>> begin RECORDED DATA

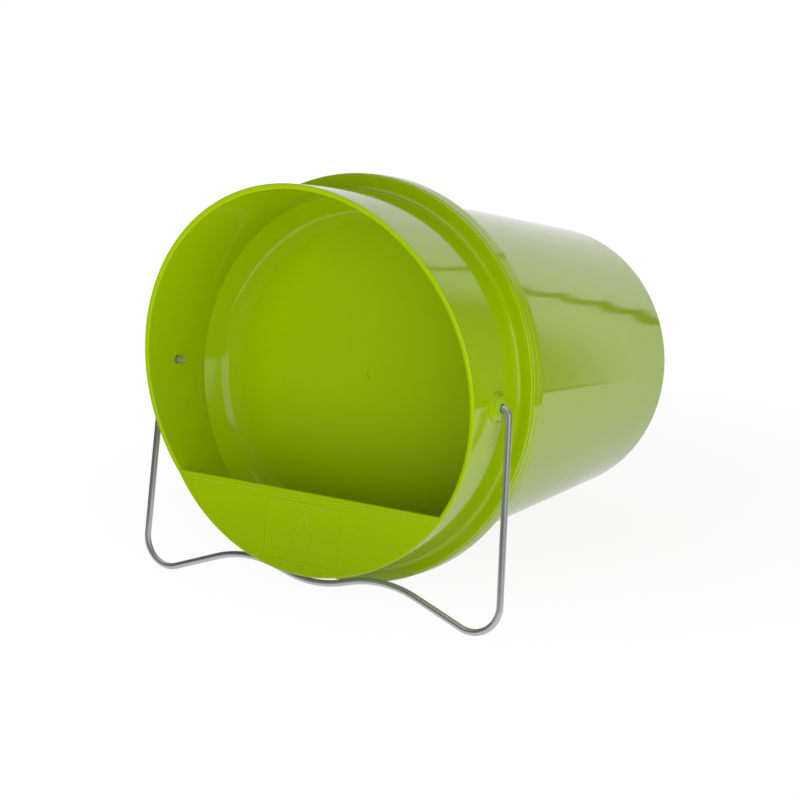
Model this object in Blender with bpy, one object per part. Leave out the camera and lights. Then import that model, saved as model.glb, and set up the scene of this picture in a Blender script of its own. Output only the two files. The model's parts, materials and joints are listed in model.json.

>> end RECORDED DATA
>> begin RECORDED DATA

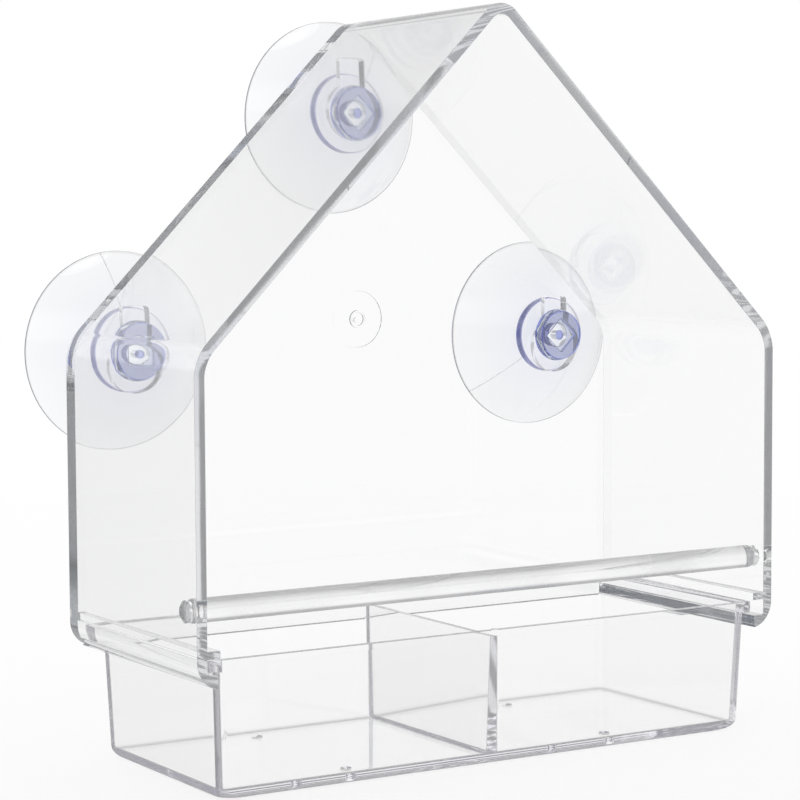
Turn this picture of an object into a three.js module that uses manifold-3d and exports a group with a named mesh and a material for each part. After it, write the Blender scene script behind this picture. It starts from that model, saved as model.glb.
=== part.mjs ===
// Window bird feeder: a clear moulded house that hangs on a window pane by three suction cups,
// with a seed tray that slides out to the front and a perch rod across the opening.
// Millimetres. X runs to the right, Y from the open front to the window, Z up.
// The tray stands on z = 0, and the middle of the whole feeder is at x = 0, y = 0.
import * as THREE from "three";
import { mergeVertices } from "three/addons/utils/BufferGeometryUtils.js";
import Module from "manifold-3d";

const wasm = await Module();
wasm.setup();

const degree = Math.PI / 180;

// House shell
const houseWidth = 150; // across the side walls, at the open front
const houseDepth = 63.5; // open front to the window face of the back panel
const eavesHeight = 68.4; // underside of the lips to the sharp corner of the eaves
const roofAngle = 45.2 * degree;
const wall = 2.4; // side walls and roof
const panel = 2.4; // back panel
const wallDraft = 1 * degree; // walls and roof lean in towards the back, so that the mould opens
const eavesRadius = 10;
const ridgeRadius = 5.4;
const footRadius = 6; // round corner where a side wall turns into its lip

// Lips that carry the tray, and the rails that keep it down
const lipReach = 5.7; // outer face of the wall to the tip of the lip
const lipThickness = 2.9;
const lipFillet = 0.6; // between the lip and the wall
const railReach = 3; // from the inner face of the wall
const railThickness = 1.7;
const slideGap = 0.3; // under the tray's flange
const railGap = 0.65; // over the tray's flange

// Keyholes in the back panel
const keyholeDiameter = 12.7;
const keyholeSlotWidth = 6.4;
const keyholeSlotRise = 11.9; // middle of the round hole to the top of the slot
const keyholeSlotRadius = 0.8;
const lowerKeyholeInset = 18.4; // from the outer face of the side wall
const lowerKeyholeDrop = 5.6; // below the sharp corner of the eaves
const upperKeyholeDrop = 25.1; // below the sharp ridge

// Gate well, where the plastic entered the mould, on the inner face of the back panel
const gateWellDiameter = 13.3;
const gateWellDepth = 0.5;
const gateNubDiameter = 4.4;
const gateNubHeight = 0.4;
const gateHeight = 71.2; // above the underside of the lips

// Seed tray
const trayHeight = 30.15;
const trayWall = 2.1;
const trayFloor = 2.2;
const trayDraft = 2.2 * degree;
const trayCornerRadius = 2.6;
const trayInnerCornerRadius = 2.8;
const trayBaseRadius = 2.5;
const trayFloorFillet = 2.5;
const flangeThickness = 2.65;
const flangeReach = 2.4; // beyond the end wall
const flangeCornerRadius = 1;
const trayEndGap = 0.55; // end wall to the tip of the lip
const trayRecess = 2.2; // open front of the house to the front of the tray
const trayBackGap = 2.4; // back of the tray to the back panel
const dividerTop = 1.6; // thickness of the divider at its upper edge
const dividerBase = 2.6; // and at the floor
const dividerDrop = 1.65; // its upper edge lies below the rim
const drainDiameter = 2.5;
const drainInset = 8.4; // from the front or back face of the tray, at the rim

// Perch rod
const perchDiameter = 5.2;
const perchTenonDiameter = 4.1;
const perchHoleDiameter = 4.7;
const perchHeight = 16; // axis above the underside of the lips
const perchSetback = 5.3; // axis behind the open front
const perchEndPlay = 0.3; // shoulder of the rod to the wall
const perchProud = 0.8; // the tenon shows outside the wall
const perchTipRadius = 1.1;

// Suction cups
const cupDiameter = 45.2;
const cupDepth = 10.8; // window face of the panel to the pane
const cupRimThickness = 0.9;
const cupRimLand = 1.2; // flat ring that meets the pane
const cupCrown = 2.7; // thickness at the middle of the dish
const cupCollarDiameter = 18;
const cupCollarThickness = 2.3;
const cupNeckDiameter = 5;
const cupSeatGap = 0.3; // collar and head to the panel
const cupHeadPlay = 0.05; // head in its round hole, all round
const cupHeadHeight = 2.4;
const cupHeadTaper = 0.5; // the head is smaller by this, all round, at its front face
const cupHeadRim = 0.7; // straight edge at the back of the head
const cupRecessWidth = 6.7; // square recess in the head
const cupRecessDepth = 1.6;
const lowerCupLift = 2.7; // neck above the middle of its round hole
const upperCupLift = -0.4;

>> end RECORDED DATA
>> begin RECORDED DATA

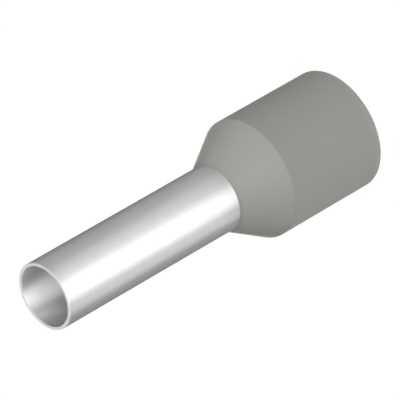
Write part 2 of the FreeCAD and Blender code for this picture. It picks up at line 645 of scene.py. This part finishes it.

>> end RECORDED DATA

# TASK DIRECTIONS
Show all lines from the records above where the word "three" occurs.

# ANSWER
Turn this picture of an object into a three.js module that uses manifold-3d and exports a group with a named mesh and a material for each part. After it, write the Blender scene script behind this picture. It starts from that model, saved as model.glb.
// Window bird feeder: a clear moulded house that hangs on a window pane by three suction cups,
import * as THREE from "three";
import { mergeVertices } from "three/addons/utils/BufferGeometryUtils.js";